After the tragic shootings in Dallas last week, the anti-gun forces are (yet again) in full cry, trying to imply that the ready availability of guns is the root cause of that crime. Here's a typical example from the New Yorker, alarmingly (and erroneously) titled 'The Horrific, Predictable Result of a Widely Armed Citizenry'.
The killings in Dallas are one more reminder that guns are central, not accessory, to the American plague of violence.
. . .
We don’t yet know exactly by whom and for what deranged “reason” or mutant “cause” five police officers were murdered last night, but, as the President rightly suggested, we do know how—and the how is a huge part of what happened. By having a widely armed citizenry, we create a situation in which gun violence becomes a common occurrence, not the rarity it ought to be and is everywhere else in the civilized world. That this happened amid a general decline in violence throughout the Western world only serves to make the crisis more acute; America’s gun-violence problem remains the great and terrible outlier.
Weapons empower extremes.
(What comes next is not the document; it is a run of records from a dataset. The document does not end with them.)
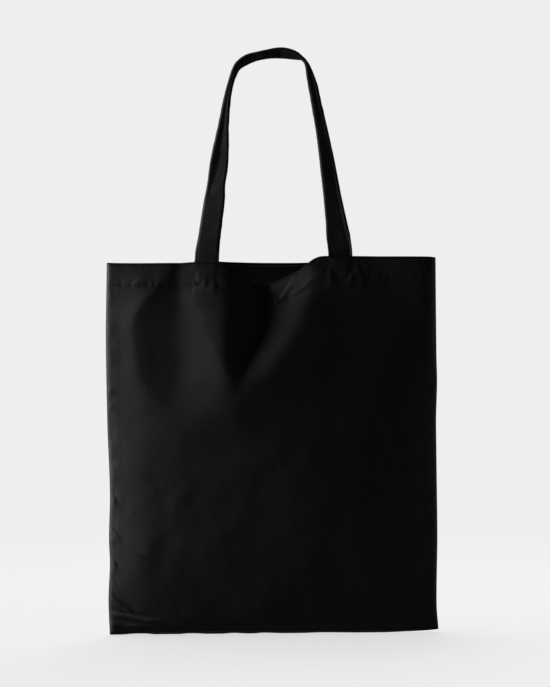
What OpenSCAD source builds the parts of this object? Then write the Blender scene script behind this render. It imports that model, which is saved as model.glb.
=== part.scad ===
// Open-topped cotton tote bag, hanging from its front handle with its back handle down behind it.
// X runs across the bag, Y from the front panel (-Y) to the back panel (+Y), and Z up.
// The origin is the underside of the front handle's crown, where a hand or a hook holds it.

/* [Bag body] */
// Width of the bag from seam to seam
body_w = 380; // [350:1:410]
// Height of the bag from its bottom edge to its top edge
body_h = 428; // [400:1:460]
// Thickness of the canvas
canvas_t = 0.8; // [0.6:0.1:1]
// How far the front panel bellies forward
front_belly = 17; // [12:1:20]
// How far the back panel bellies backward
back_belly = 20; // [18:1:22]
// How far the front top edge dips between the handle legs
mouth_dip = 24; // [0:1:30]
// How far that dip is pushed in towards the back panel
mouth_valley = 9; // [0:0.5:9.5]

/* [Hem and seams] */
// Height of the turned hem round the mouth
hem_h = 27; // [22:1:32]
// Thickness of the turned hem, which is two folded layers
hem_t = 1.2; // [1:0.1:1.2]
// Width of the turned seam allowances inside the bag
seam_w = 12; // [8:1:14]
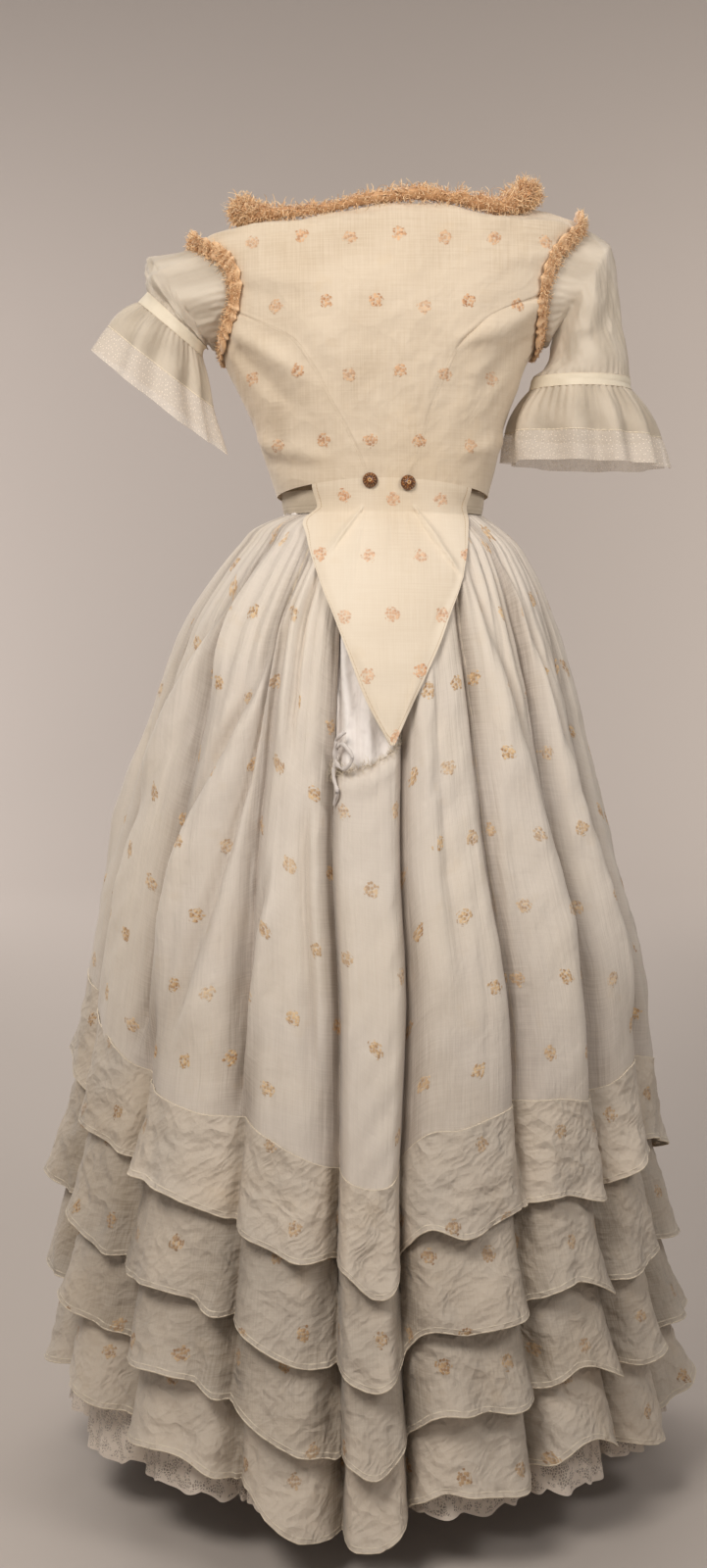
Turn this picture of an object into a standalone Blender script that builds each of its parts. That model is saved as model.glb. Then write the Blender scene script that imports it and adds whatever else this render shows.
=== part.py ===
"""Two-piece dress: short bodice with a pointed back tail, and a gathered skirt with four flounces.

Metres, +Z up. The origin is the centre of the waist. The back of the dress faces -Y, its front +Y.
Angles run round the body in degrees: 0 at the centre back, +90 at the +X side, 180 at the centre front.
Each piece of cloth is a closed wall: an outer face worked out from section tables, and an inner face
one thickness further in.
"""
import math

import bmesh
import bpy
import numpy as np

# Driving dimensions
COTTON = 0.0015          # wall of the bodice, tail, flounces and waistband
MULL = 0.0015            # wall of the skirt widths and the inner skirt
ORGANDIE = 0.0013        # wall of the sleeves, bands, ruffles and net
SEAM_GAP = 0.0003        # clearance between pieces that are sewn together
SQUARENESS = 0.06        # how far the bodice sections stand out beyond an ellipse

# Bodice sections from the waist (level 0) to the neckline (level 10): heights at the centre back, the two
# sides and the centre front, then how far the section reaches to each side, to the back and to the front
BODICE_COLUMNS = ("level", "z_back", "z_left", "z_right", "z_front", "left", "right", "back", "front")
BODICE_ROWS = (
    (0, 0.0245, 0.009, 0.009, -0.006, 0.1150, 0.1140, 0.088, 0.100),
    (1, 0.058, 0.048, 0.049, 0.039, 0.1275, 0.1235, 0.093, 0.112),
    (2, 0.094, 0.086, 0.088, 0.082, 0.1400, 0.1315, 0.100, 0.125),
    (3, 0.125, 0.116, 0.120, 0.117, 0.1540, 0.1430, 0.105, 0.132),
    (4, 0.157, 0.146, 0.150, 0.146, 0.1680, 0.1540, 0.109, 0.133),
    (5, 0.186, 0.170, 0.175, 0.170, 0.1760, 0.1690, 0.111, 0.130),
    (6, 0.220, 0.208, 0.216, 0.196, 0.1850, 0.1880, 0.109, 0.122),
    (7, 0.253, 0.244, 0.258, 0.222, 0.1960, 0.2030, 0.102, 0.112),
    (8, 0.281, 0.275, 0.295, 0.246, 0.2050, 0.2120, 0.094, 0.101),
    (9, 0.299, 0.293, 0.311, 0.260, 0.1800, 0.1860, 0.086, 0.092),
    (10, 0.310, 0.306, 0.321, 0.268, 0.1540, 0.1570, 0.078, 0.083),
)
WAIST_LEVEL, ARM_LOW, ARM_HIGH, NECK_LEVEL = 0, 5, 8, 10
SIDE_SEAM = 92           # angle of the side and shoulder seams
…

Allowing members of any fringe of any movement to get their hands on military weapons guarantees that any normal dispute—political or, for that matter, domestic—can quickly lead to a massacre. Our guns have outraced our restrictions, but not our imaginations. Sometime in the not-too-distant past, annihilation replaced street theatre and demonstrations as the central possibility of the enraged American imagination. Guns allow the fringe to occupy the center.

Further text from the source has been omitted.